Os liberais do passado propunham que o Estado deixasse de intervir nas relações econômicas entre os agentes privados para que o mercado pudesse funcionar adequadamente como mecanismo autorregulador. Já as críticas dos neoliberais ao Estado do Bem-Estar Social são dirigidas à sua intervenção específica do Estado em determinadas esferas das relações econômicas como o mercado de trabalho, mercado de capitais e mercados de bens e serviços. Quanto às políticas sociais, estas manteriam seu lugar na agenda do Estado como direitos de cidadania e instrumentos de promoção da equidade.

Uma das características marcantes do Estado neoliberal é o aumento das disparidades de renda entre ricos e pobres. Essas disparidades causam indignação, revolta e injustiças ameaçando a paz e a dignidade das pessoas.
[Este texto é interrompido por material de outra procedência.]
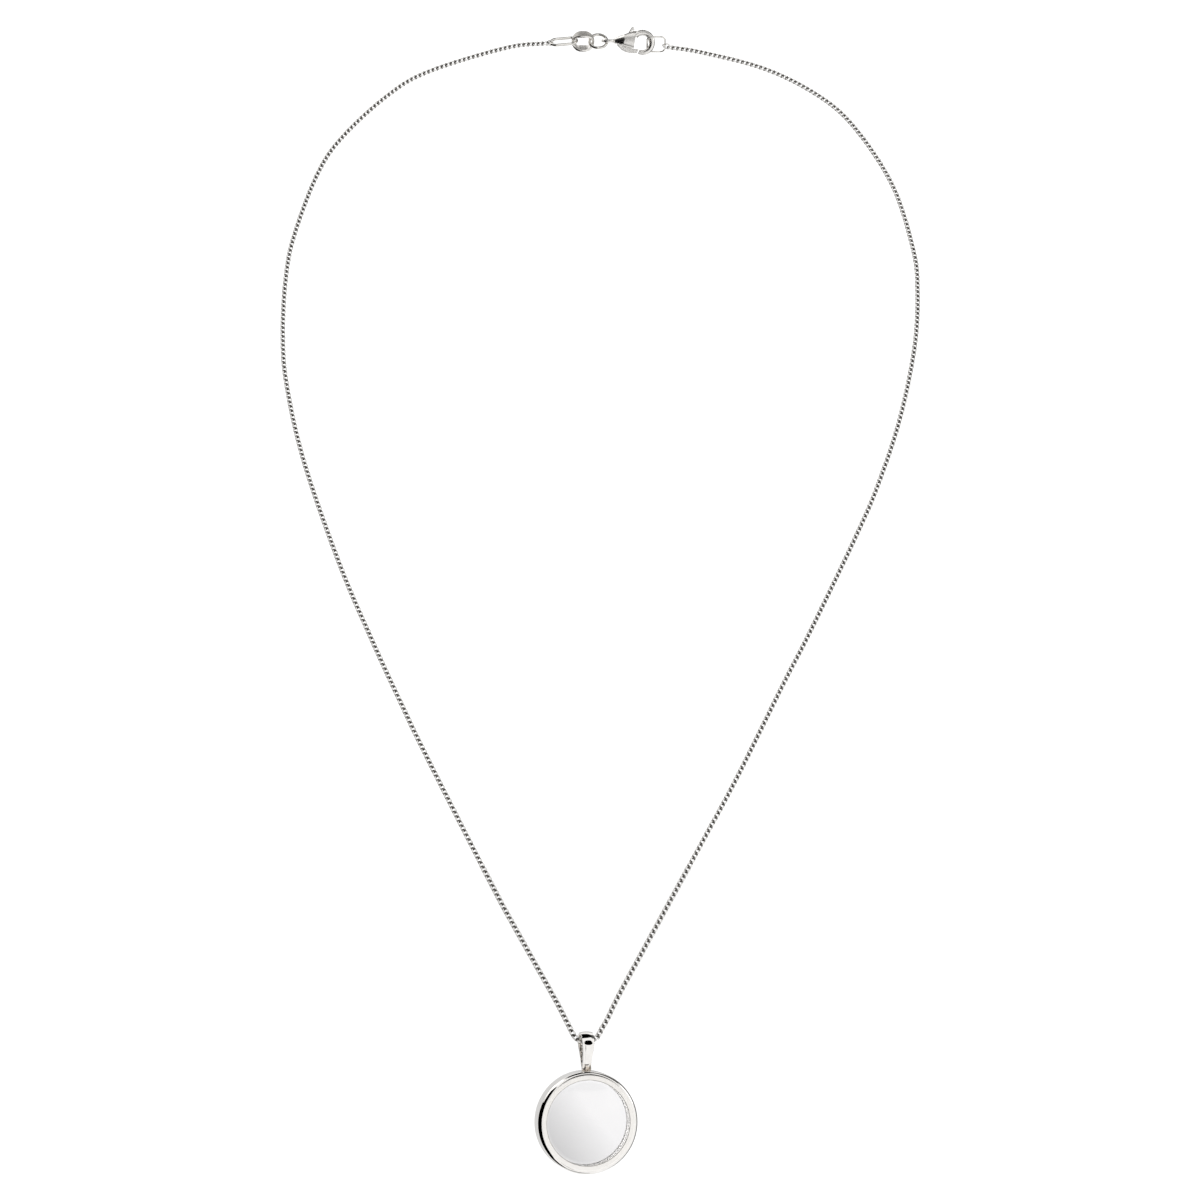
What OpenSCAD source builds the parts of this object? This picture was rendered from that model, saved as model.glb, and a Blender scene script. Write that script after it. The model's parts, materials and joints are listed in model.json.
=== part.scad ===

Para Ricardo Corrêa Coelho (2009), comparar o Estado neoliberal às formas de Estado passadas é sem dúvida difícil. Para compará-la, há necessidade de um distanciamento temporal.

O que podemos considerar é que as duas matrizes, liberal e marxista, animam e guiam até hoje a ação dos indivíduos no Estado e no mercado. 

Referência: 

COELHO, Ricardo Corrêa. Estado, governo e mercado / Ricardo Corrêa Coelho. - Florianópolis: Departamento de Ciências da Administração / UFSC; [Brasília]: CAPES: UAB, 2009.